Encouraging women to believe in themselves and their own power? Yes. In what universe should we not?

From my own experiences as a manager and mentor, as well as employee, I can tell you some of the best returns on human capital investment I’ve seen come from encouraging younger women to believe in their worth. That they deserve to be in the room. That they should air differing perspectives. That they must be treated (and compensated) fairly.

Needless to say, I’m really looking forward to reading Sheryl Sandberg’s new book, Lean In. I want women to be openly ambitious. No, I don’t think ambition alone is going to end sexism, along with racism, homophobia, class privilege, ableism and other discriminations that interact with  sexism to hold women down. But it is a necessary ingredient.

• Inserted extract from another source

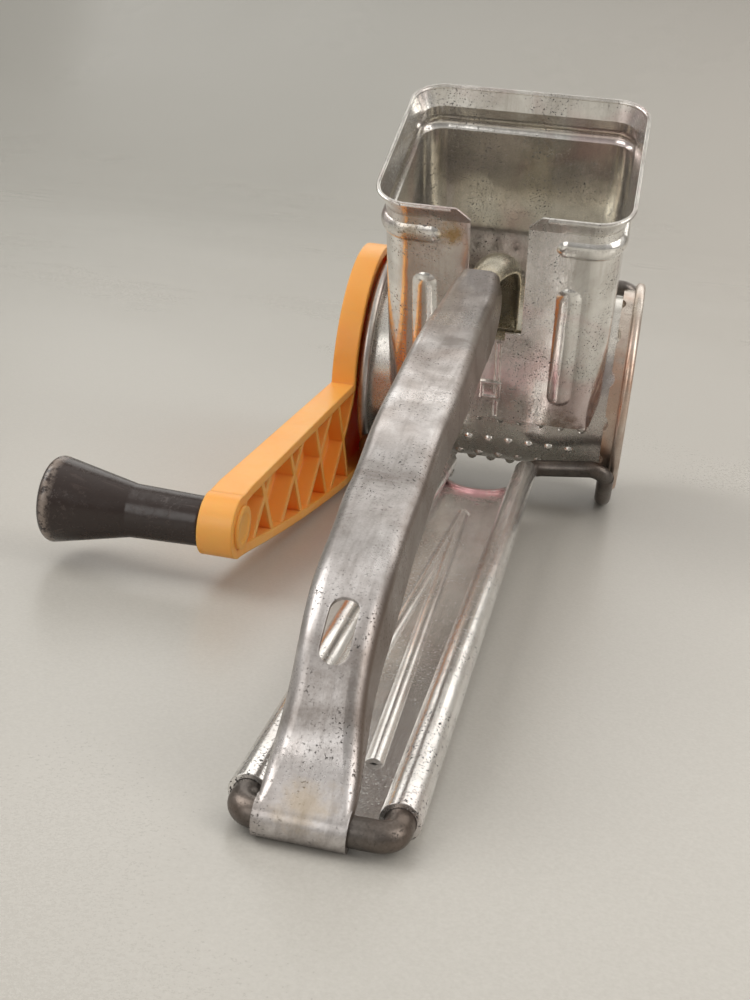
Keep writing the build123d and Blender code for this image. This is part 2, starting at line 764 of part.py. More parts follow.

In the short term I would like to make the preliminary observation over how perplexing it is to see that the feminist blogosphere and feminist publications have been lit up with a “controversy” over whether or not Sandberg’s book is “good for women.” Meanwhile, the cover of Time magazine asks if we shouldn’t hate Sandberg because she is successful. And a few nights ago Bill Maher had four men and one woman discussing the book. It was its own joke. No one said the punchline.

As someone who has held a variety of big feminist titles, something I started doing from a pretty young age, I’ve had a number of young women ask me how I did it, because they want to “lead feminism.”

My primary piece of advice for anyone who wants to “lead feminism” is to take your ambition and “lean in” to the real world. Generational shifts, owing to the work of older feminists, have made a strong feminist leader’s options much larger than running a women’s organization, which is always going to be more insular in reach.

Go lead a business. Go become a creative director. Go run for public office. Go become a school principal. Go follow whatever your heart tells you to do, but go out into the real world, and do it where women feminists are not the only leaders. I wish we saw more feminists on Bill Maher, discussing women in the workplace with a broader group, than we are seeing discussing, in many cases, themselves within a smaller group.